* **THE EXERCISE**: Write out exactly, please, the lines from the one containing "saved as model.glb." to the end of the material.
==========
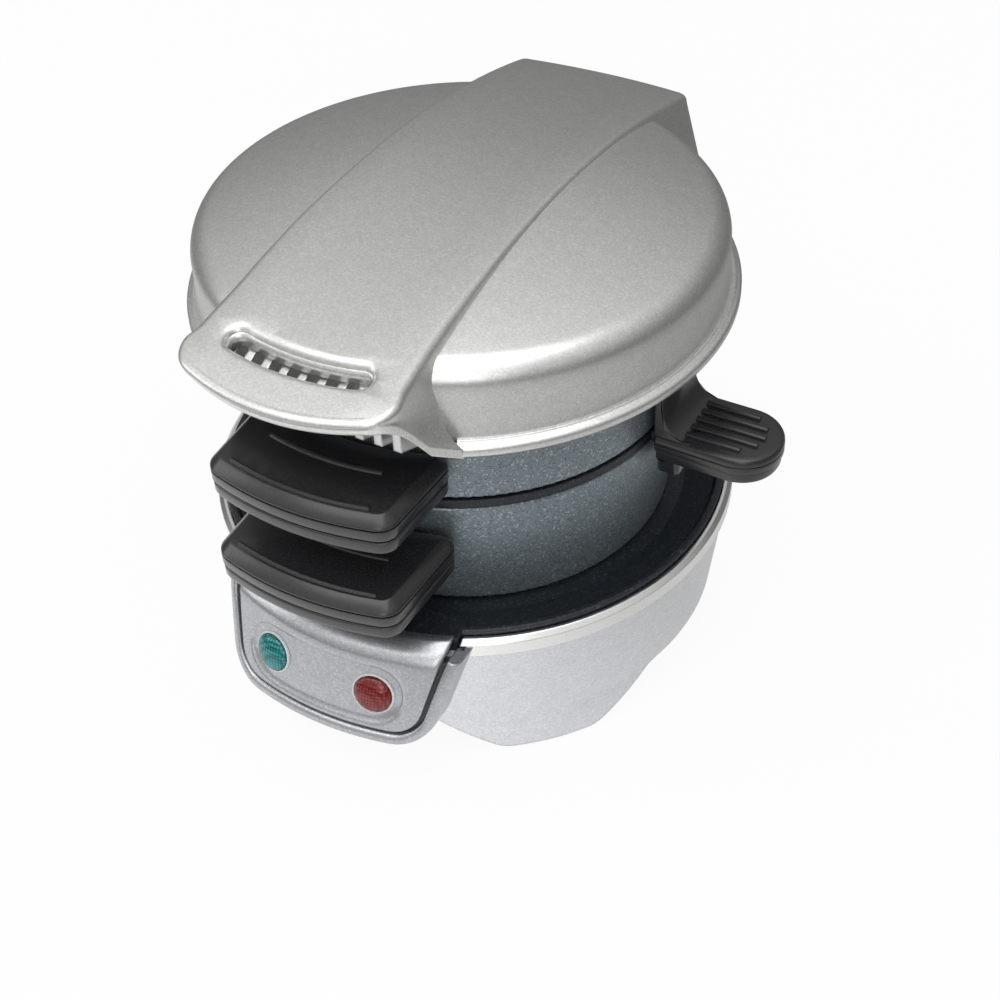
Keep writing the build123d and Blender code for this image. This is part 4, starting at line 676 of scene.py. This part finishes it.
copies_tree, copies_sockets = row_tree()
FIN_PITCH, FIN_THICKNESS = 4.8, 2.0
fin_outline = [(-61.0, 106.4), (-61.0, spine_z(-61.0) - 2.4), (-65.0, spine_z(-65.0) - 2.2), (-66.5, spine_z(-66.5) - 6.0), (-70.2, spine_z(-70.2) - 6.4),
               (-70.2, 109.2), (-64.2, 106.4)]
grown_piece("lid_fins", plate_mesh("fin", fin_outline, FIN_THICKNESS / 2), copies_tree, copies_sockets,
            {"Count": 11, "Step": (FIN_PITCH * MM, 0.0, 0.0), "Finish": lid_paint}, "cover", lid_paint)
apron_outline = [(-60.4, 104.9), (-60.4, spine_z(-60.4) - 1.6), (-62.0, spine_z(-62.0) - 1.6), (-62.0, 104.9)]
apron = bpy.data.objects.new("lid_apron", plate_mesh("lid_apron", apron_outline, 25.2))
apron.data.materials.append(lid_paint)
scene.collection.objects.link(apron)
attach(apron, "cover")


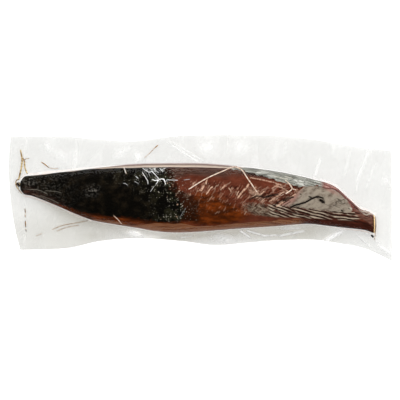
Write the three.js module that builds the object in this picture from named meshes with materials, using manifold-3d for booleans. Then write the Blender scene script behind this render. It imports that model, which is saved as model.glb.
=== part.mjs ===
// A smoked skipjack loin, sealed flat in a clear vacuum pouch.
//
// Frame: millimetres, +Z up. The pack lies on its underside with its origin on the table, below the middle of the
// pouch. +X runs from the tied tail stump to the cut head end, and +Y across the pack, towards its far edge.
//
// Two solids: the loin, with the film drawn tight on it, and the pouch's flat margin, where the two films meet.
// Bits of straw from the smoking lie under the film. Each is fused to the solid that it lies on.

import * as THREE from "three";
import { mergeVertices } from "three/addons/utils/BufferGeometryUtils.js";
import Module from "manifold-3d";

const wasm = await Module();
wasm.setup();

// ---------------------------------------------------------------- driving dimensions

const TAIL_X = -161.5; // end of the tail stump
const HEAD_X = 156.5; // face of the head cut
const STUMP_ROUND = 5; // rounding of the stump, along X
const CUT_ROUND = 2.5; // rounding of the head cut's rim, along X

const SEAM_SHARE = 0.36; // height of the loin's widest line, as a share of its crest's
const LEAN = 0.14; // shift of the crest towards -Y, for each millimetre above that line
const TOP_POWER = 2.3; // superellipse power of the domed top
const FOOT_POWER = 3.4; // and of the foot
const FOOT_PRESS = 0.7; // how far the foot is pressed flat on the table

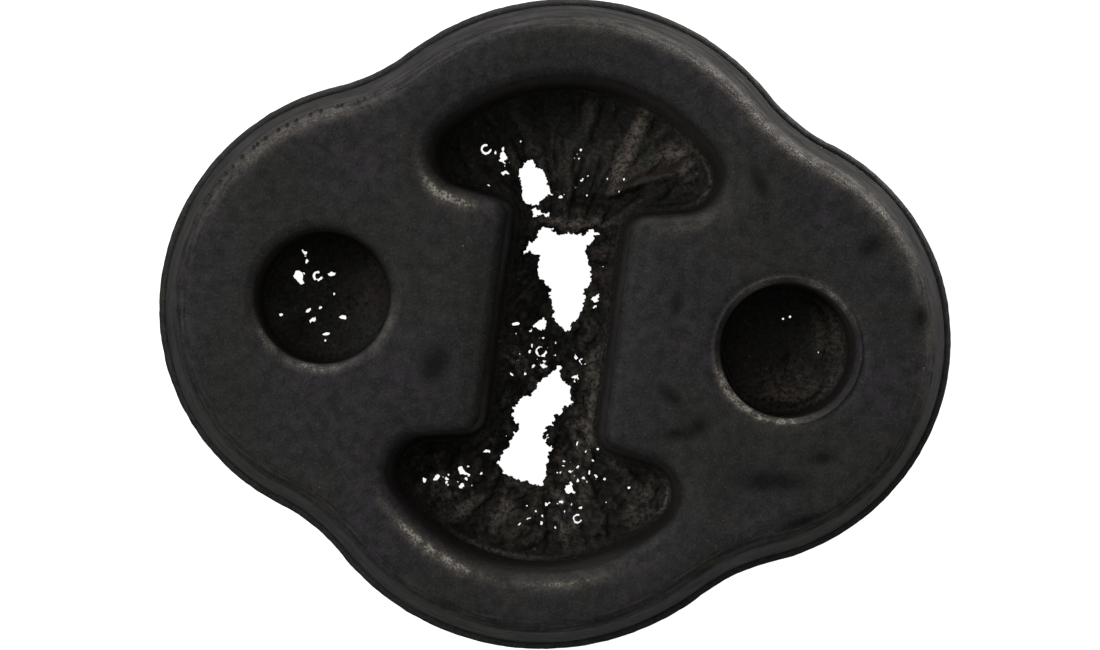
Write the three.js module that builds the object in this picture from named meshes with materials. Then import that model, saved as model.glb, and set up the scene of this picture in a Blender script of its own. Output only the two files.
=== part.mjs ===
==========
* **COMPLETE RESPONSE**:
Write the three.js module that builds the object in this picture from named meshes with materials, using manifold-3d for booleans. Then write the Blender scene script behind this render. It imports that model, which is saved as model.glb.
=== part.mjs ===
// A smoked skipjack loin, sealed flat in a clear vacuum pouch.
//
// Frame: millimetres, +Z up. The pack lies on its underside with its origin on the table, below the middle of the
// pouch. +X runs from the tied tail stump to the cut head end, and +Y across the pack, towards its far edge.
//
// Two solids: the loin, with the film drawn tight on it, and the pouch's flat margin, where the two films meet.
// Bits of straw from the smoking lie under the film. Each is fused to the solid that it lies on.

import * as THREE from "three";
import { mergeVertices } from "three/addons/utils/BufferGeometryUtils.js";
import Module from "manifold-3d";

const wasm = await Module();
wasm.setup();

// ---------------------------------------------------------------- driving dimensions

const TAIL_X = -161.5; // end of the tail stump
const HEAD_X = 156.5; // face of the head cut
const STUMP_ROUND = 5; // rounding of the stump, along X
const CUT_ROUND = 2.5; // rounding of the head cut's rim, along X

const SEAM_SHARE = 0.36; // height of the loin's widest line, as a share of its crest's
const LEAN = 0.14; // shift of the crest towards -Y, for each millimetre above that line
const TOP_POWER = 2.3; // superellipse power of the domed top
const FOOT_POWER = 3.4; // and of the foot
const FOOT_PRESS = 0.7; // how far the foot is pressed flat on the table

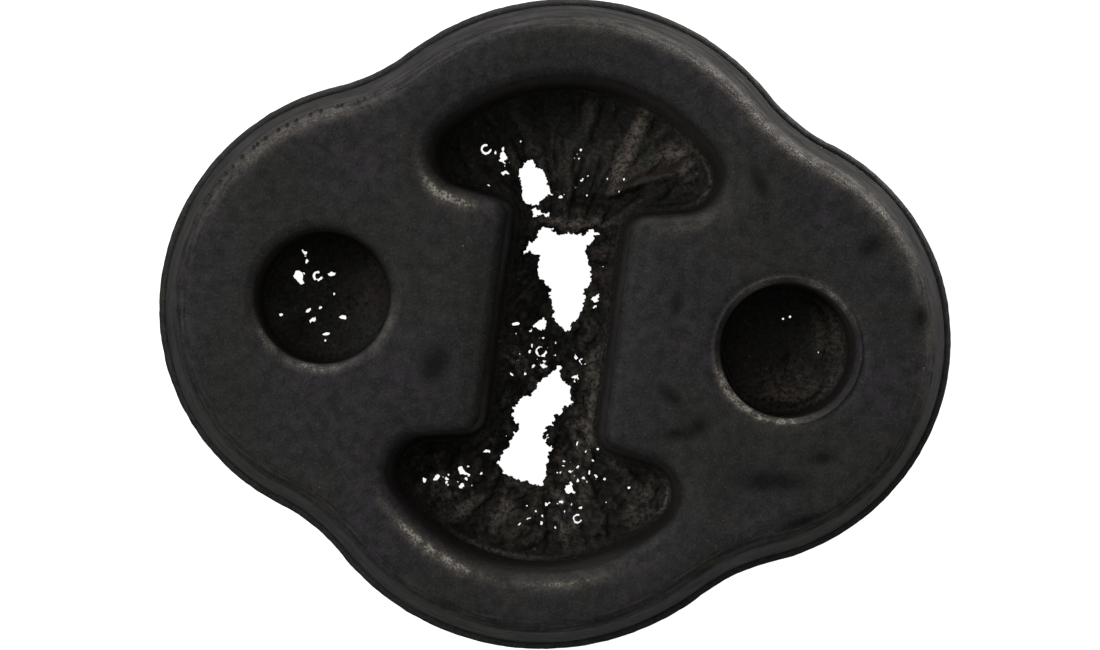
Write the three.js module that builds the object in this picture from named meshes with materials. Then import that model, saved as model.glb, and set up the scene of this picture in a Blender script of its own. Output only the two files.
=== part.mjs ===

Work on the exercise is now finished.